Back in Britain he was posted to command RAF White Waltham in Berkshire, but returned to the desert in 1948 to command El Adem, a major staging post. Later he was assigned to plan the training of crews for the V-Bombers: the Valiant, Vulcan and Victor. While doing this, he was also asked to act as aide to the blind but otherwise formidable Lord Trenchard, the father of the RAF.

Halfway through this posting he was surprised to be asked whether he would like to go as air attaché to Hungary. While he was there, the political situation deteriorated, and in October 1956 erupted into open revolt. The Soviet Union replaced its occupying troops, who might have been tainted by life in Hungary, with enormous forces from other theatres. These incoming troops told David it was all because of the Suez Canal (some actually thought the Danube was the canal).

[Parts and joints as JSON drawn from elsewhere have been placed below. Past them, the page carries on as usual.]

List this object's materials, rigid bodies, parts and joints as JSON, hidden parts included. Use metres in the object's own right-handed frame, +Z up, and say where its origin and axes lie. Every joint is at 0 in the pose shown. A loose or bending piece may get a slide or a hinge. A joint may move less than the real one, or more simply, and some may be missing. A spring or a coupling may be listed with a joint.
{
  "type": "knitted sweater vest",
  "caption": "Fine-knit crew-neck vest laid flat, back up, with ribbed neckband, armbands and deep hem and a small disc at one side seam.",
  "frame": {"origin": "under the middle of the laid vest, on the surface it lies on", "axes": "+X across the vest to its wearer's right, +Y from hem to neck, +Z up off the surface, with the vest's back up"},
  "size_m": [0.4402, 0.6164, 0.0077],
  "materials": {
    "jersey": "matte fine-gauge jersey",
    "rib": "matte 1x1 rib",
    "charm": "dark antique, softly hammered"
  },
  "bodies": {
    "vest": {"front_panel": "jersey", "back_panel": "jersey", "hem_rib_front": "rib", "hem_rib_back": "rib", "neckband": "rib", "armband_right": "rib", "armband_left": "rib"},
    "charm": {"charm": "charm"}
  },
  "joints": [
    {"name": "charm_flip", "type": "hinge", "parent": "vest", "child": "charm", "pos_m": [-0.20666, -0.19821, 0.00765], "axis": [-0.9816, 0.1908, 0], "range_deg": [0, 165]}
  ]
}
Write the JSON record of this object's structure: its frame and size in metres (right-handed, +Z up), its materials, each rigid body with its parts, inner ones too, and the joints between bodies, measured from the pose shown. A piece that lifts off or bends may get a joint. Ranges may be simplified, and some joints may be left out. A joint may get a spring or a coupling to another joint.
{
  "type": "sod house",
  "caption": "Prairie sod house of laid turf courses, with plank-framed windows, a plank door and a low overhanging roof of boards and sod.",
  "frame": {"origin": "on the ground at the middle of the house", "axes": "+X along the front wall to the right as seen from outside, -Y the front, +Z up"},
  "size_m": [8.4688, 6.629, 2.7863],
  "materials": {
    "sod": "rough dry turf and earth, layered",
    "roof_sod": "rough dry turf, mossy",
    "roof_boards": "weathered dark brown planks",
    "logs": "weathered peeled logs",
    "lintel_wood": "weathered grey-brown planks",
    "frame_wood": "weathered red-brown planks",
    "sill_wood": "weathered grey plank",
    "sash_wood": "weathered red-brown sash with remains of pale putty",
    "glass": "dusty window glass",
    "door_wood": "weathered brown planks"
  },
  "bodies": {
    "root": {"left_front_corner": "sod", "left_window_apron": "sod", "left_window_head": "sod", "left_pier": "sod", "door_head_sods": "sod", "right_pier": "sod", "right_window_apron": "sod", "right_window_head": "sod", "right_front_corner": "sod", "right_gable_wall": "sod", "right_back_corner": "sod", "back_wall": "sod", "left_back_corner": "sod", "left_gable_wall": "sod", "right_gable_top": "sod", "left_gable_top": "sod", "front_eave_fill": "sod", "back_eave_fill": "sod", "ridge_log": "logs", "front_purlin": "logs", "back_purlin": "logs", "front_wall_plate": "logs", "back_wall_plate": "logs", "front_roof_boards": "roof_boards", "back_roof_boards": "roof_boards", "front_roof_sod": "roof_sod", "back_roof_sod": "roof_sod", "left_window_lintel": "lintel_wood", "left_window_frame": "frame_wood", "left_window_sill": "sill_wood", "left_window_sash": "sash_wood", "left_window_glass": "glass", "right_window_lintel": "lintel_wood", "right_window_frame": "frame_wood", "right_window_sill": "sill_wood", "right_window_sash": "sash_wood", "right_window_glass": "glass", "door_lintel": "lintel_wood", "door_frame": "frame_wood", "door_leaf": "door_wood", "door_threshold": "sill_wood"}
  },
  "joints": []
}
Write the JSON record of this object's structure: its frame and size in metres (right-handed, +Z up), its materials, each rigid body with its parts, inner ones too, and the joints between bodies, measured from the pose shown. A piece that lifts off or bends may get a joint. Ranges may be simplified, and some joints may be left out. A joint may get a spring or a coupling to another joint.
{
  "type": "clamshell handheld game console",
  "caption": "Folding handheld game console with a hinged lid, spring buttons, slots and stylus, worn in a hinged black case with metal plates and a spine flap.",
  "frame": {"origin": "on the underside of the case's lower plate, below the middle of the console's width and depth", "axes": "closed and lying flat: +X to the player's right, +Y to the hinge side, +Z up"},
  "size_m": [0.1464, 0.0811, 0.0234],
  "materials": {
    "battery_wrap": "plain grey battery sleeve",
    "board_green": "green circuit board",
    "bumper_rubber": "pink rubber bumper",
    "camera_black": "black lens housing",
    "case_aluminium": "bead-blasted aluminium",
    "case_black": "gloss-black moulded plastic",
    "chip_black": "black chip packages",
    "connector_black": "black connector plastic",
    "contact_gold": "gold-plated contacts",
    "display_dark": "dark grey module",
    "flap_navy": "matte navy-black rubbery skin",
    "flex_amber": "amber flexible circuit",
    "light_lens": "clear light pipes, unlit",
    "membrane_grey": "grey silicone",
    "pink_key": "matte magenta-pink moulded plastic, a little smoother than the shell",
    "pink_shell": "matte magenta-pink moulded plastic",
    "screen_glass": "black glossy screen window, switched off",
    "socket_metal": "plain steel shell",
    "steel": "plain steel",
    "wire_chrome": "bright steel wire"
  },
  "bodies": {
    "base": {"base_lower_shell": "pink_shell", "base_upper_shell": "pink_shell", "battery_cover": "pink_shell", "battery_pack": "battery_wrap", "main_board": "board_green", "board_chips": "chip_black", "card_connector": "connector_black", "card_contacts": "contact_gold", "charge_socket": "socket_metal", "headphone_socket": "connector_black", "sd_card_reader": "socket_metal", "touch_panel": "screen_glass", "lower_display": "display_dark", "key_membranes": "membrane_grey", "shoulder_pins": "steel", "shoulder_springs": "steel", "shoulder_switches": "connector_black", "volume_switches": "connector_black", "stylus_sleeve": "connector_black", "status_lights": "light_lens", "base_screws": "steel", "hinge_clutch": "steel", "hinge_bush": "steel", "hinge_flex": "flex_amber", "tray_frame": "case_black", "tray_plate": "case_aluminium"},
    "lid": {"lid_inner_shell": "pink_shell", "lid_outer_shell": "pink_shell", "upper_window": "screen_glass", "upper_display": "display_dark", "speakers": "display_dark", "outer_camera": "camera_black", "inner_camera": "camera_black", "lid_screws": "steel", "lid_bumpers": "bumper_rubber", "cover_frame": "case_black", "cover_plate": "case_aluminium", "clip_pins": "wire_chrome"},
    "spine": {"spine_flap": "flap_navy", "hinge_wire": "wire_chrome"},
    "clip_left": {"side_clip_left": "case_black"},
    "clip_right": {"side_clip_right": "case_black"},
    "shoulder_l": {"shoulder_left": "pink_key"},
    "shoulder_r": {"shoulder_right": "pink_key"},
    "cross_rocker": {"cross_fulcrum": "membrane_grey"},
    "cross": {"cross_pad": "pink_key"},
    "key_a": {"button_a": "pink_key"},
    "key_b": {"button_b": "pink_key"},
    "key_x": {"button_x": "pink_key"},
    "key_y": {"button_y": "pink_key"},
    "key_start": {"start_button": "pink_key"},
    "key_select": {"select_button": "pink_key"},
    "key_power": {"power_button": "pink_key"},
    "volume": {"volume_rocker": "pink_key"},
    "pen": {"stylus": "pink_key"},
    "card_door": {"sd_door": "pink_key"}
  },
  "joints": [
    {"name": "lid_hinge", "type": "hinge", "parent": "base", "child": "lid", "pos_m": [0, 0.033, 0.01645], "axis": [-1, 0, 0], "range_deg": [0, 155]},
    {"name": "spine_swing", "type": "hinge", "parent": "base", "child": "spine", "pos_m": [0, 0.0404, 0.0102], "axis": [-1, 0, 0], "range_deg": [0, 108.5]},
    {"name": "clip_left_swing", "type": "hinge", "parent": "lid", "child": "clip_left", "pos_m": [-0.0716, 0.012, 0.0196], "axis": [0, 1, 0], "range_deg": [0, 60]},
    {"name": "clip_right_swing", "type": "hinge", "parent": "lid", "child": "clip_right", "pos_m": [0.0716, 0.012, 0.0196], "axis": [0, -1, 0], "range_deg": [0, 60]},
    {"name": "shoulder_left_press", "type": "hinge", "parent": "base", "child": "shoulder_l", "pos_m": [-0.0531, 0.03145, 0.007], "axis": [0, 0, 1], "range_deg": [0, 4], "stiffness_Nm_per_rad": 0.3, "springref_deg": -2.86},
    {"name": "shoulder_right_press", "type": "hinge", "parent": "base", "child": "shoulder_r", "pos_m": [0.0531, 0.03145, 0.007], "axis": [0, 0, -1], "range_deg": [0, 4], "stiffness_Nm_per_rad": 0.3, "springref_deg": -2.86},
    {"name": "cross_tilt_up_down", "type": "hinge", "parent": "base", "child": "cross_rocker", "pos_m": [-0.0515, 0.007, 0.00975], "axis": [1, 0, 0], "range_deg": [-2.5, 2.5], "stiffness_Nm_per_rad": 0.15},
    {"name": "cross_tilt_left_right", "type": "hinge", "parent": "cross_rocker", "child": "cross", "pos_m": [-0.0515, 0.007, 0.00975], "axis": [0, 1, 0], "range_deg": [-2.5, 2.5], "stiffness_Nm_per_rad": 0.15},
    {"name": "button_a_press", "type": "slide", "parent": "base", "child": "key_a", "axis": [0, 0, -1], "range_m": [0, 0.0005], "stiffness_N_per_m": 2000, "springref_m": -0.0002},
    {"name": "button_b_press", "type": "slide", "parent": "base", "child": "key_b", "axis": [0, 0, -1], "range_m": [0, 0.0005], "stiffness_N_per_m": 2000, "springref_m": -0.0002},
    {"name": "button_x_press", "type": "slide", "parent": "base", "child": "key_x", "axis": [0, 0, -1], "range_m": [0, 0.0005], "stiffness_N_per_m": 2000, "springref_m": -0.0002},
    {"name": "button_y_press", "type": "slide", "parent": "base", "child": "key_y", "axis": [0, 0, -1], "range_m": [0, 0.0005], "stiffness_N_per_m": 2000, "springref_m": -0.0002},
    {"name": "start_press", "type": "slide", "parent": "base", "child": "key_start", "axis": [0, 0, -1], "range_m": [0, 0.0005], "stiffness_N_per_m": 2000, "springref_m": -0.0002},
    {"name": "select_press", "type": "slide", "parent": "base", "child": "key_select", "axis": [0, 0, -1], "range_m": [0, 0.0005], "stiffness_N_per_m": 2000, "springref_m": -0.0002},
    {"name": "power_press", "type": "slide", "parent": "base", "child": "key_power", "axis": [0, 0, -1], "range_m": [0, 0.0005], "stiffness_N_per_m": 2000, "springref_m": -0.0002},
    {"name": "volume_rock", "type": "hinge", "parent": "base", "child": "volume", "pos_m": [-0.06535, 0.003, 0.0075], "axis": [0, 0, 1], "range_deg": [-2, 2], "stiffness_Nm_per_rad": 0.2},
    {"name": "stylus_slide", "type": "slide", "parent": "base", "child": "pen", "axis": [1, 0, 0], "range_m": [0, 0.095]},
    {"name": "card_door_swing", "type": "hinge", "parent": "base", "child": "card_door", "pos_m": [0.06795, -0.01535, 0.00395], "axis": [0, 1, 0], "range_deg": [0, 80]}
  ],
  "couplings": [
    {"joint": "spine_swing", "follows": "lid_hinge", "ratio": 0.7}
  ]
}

David's autobiography, published last May, throws new light on the bloody and one-sided Hungarian revolution. His own part in it included fixing a Union Jack to a broomstick on his RAF car and leading a convoy of 39 other cars full of diplomatic wives and children, and a few displaced businessmen, to safety in Austria. The Hungarian freedom fighters called him "the Light-blue Pimpernel".

Subsequent postings included the command of RAF Tangmere, from where he had flown during the Battle of Britain, and Chief of Air Plans at Naples.

He left the RAF in May 1967, intending to settle down restoring antique china and furniture, but was soon asked to become the expert adviser to the films The Battle of Britain and the First World War epic Aces High.

Dennis David was a Freeman of the Cities of London and Chichester. He is survived by his wife, Margaret.